Archikulture Digest

A Piece of My Heart

A Piece of My Heart

By Shirley Lauro

Directed by Marianne DiQuattro

Annie Russel Theatre

Rollins College

Winter Park, FL</strong>

If Coppola ever did an all-female version of “Apocalypse Now,” this could be the script. Its 1960-something and Viet Nam is still just a news item but not yet a revolution. Six enthusiastic yet naïve women sign up for duty in this steamy jungle. Steele (Alliyah Corley) is regular Army intelligence; perhaps that’s an oxymoron but she does her job even if no one pays attention. Whitney (Fiona Campbell) is a bright eyed candy striper, innocent and sworn to remain so even as she picks up a solid drinking problem. Martha (Haley Benson) come from an Army brat background and hoists a pack bigger than she, and Vassar expatriate Whitney (Fiona Gamble) has never seen a man die. That leaves Leeann (Annalisa Moon) who almost blends in, but the experience leaves her confused about what might or might not be her heritage. Then there’s Mary Jo (Amanda Glace), the guitar playing party girl. She’s not even in the army but is offered big bucks by a sleazy promoter. She doesn’t even get GI bill or VA hospitalization, just raped and infected with PTSD.
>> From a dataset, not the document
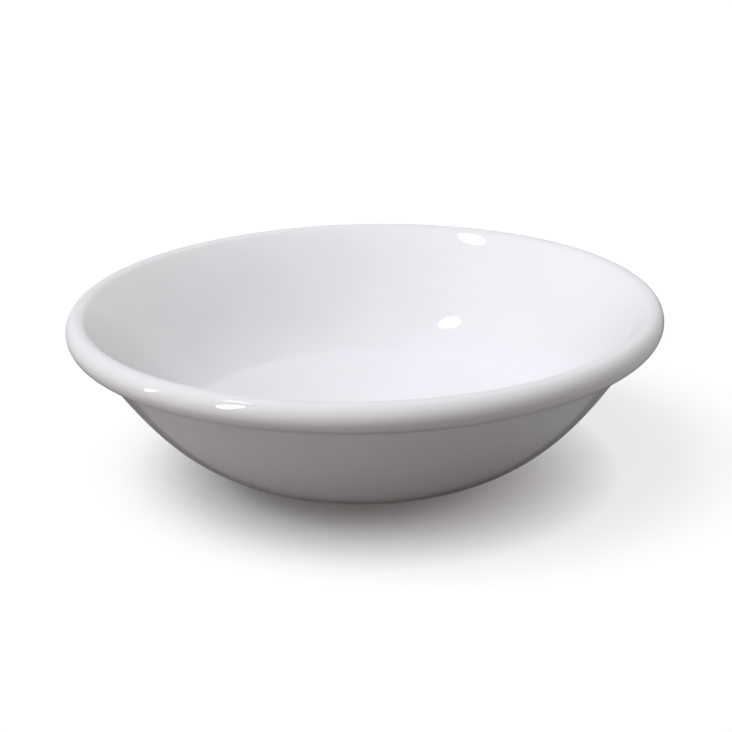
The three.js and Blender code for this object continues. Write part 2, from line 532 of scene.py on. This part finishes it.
class Finish(bpy.types.PropertyGroup):
    """The colours of the glaze and of the fired clay"""

    glaze: colour("Glaze", "The white glaze over the clay", record_colour("glaze"))
    thin_glaze: colour("Thin glaze", "The glaze where it is drawn thin over the lip", (0.86, 0.865, 0.86))
    pooled_glaze: colour("Pooled glaze", "The glaze where it has run together", (0.83, 0.85, 0.865))
    clay: colour("Clay", "The bare fired clay of the foot", record_colour("china"))
    rubbed_clay: colour("Rubbed clay", "The clay that rubs on the table", (0.56, 0.52, 0.46))
    iron_specks: colour("Iron specks", "The specks in the glaze", (0.33, 0.29, 0.24))
    clay_specks: colour("Clay specks", "The specks in the clay", (0.3, 0.24, 0.18))


class Surface(Tree):
    """A material's node tree with its shader, read in the bowl's own coordinates"""

    def __init__(self, name):
        self.material = bpy.data.materials.new(name)
        self.material.use_nodes = True
        super().__init__(self.material.node_tree)
        self.shader = self.tree.nodes["Principled BSDF"]
        self.place = self.add("ShaderNodeTexCoord").outputs["Object"]

    def feed(self, name, value):
        """Feeds one of the shader's inputs"""
        self.give(self.shader.inputs[name], value)

    def noise(self, size, detail=2.0, roughness=0.5):
        """Noise with features of about that size, from 0 to 1"""
        feeds = {"Vector": self.place, "Scale": 1 / size, "Detail": detail, "Roughness": roughness}
        return self.add("ShaderNodeTexNoise", feeds).outputs[0]

    def height_and_radius(self):
        """The height above the table and the distance from the bowl's axis"""
        parts = self.add("ShaderNodeSeparateXYZ", {"Vector": self.place}).outputs
        flat = self.add("ShaderNodeCombineXYZ", {"X": parts["X"], "Y": parts["Y"]}).outputs[0]
        radius = self.add("ShaderNodeVectorMath", {0: flat}, operation="LENGTH").outputs["Value"]
        return parts["Z"], radius

    def bump(self, height, depth, under=None):
        """Relief of that depth where the height goes from 0 to 1, on top of the relief under it"""
        feeds = {"Height": height, "Distance": depth, "Strength": 1.0}
        if under is not None:
            feeds["Normal"] = under
        return self.add("ShaderNodeBump", feeds).outputs[0]

    def specks(self, spacing, size, filled):
        """1 in round specks of about that size. Places lie about a spacing apart, and a share is filled."""
        feeds = {"Vector": self.place, "Scale": 1 / spacing, "Randomness": 1.0}
        cells = self.add("ShaderNodeTexVoronoi", feeds, feature="F1").outputs
        chance = self.add("ShaderNodeSeparateColor", {"Color": cells["Color"]}).outputs["Red"]
        chosen = self.maths("GREATER_THAN", chance, 1 - filled)
        core = size / spacing * 0.3
        edge = size / spacing * 0.6
        return self.times(chosen, self.ramp(cells["Distance"], core, edge, to_low=1.0, to_high=0.0))


def opaque(tone):
    return (*tone, 1.0)


def thin_glaze_place(surface, form):
    """1 on top of the lip, where the glaze runs off and stays thin"""
    height, radius = surface.height_and_radius()
    rim = form.rim_diameter / 2
    near_top = surface.ramp(height, low=form.height - 2.6 * MM, high=form.height - 0.4 * MM)
    near_rim = surface.ramp(radius, low=rim - 6 * MM, high=rim - 2 * MM)
    return surface.times(near_top, near_rim)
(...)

It’s hard to point out better or worse acting skill; this show was about survival and performance. Everyone here pulled together giving us a shell shocked experience of war time; they even brought an actual tear to my jaded eye. Not bad for smugly safe Winter Park; they all did a damn fine task. The set was a multi-level, multi-purpose slope; this let the imagined blood flow down into the unused orchestra pit. Besides the featured gals, Nicholas D’Alessandro and Johnathan Garcia played the male roles, each rapidly going from dead to alive to back down to dead. D’Alessandro played an entire command chain, and he nailed it.

This is a story of volunteer ideals turning to nightmares; all their hopes into disdained prayers. From classroom to managing 300 plus nearly dead bodies in a week, this is the same trial by fire their equally naïve boyfriends are feeling as the world drops out from under them. The military life is tough but bearable, the camaraderie keeps them afloat, but the tide of unstaunched blood overwhelms them unless they turn off their minds as they surf that wave of body parts. But all nightmares end, and the dawn wakes them up to post war home where things are much worse on a different level. True, in Vietnam bombs and bullets and body parts were a horror, but back home the post-war war battle was all psychological. Job opps were few and stereotyped, racism was as strong as ever, booze no longer dulled the pain and the stronger stuff was stepped on and hard to find.

This show is as traumatic for the audience as it was for the gals and guys on stage. Act One was filled with the horrific and comically gruesome: removing a man’s boot removed his foot. Young local children tried to stab them. Guards were working for the other side, guys died peeing, and the advice given to the newbies was: “Don’t think. Never think. Fill out the forms and move on.” After years of multiple rocket attacks and random death from above, the return to the States was a joyous yet exhausting final to act one. At this point, the play felt complete, and I would have left satisfied. What could they possibly do to top that? Well, that little romp was called Act Two. The girls are home, but not embraced. Jobs are menial at best. Sacrifice was despised. The nation hated the war, and took it out on the returnees; those perpetrating the wars sat back comfortable in their tower office suites. You know the drill, its true for every soldier from Lexington to Mosul. This show may be as close to war as the theater going public will ever experience.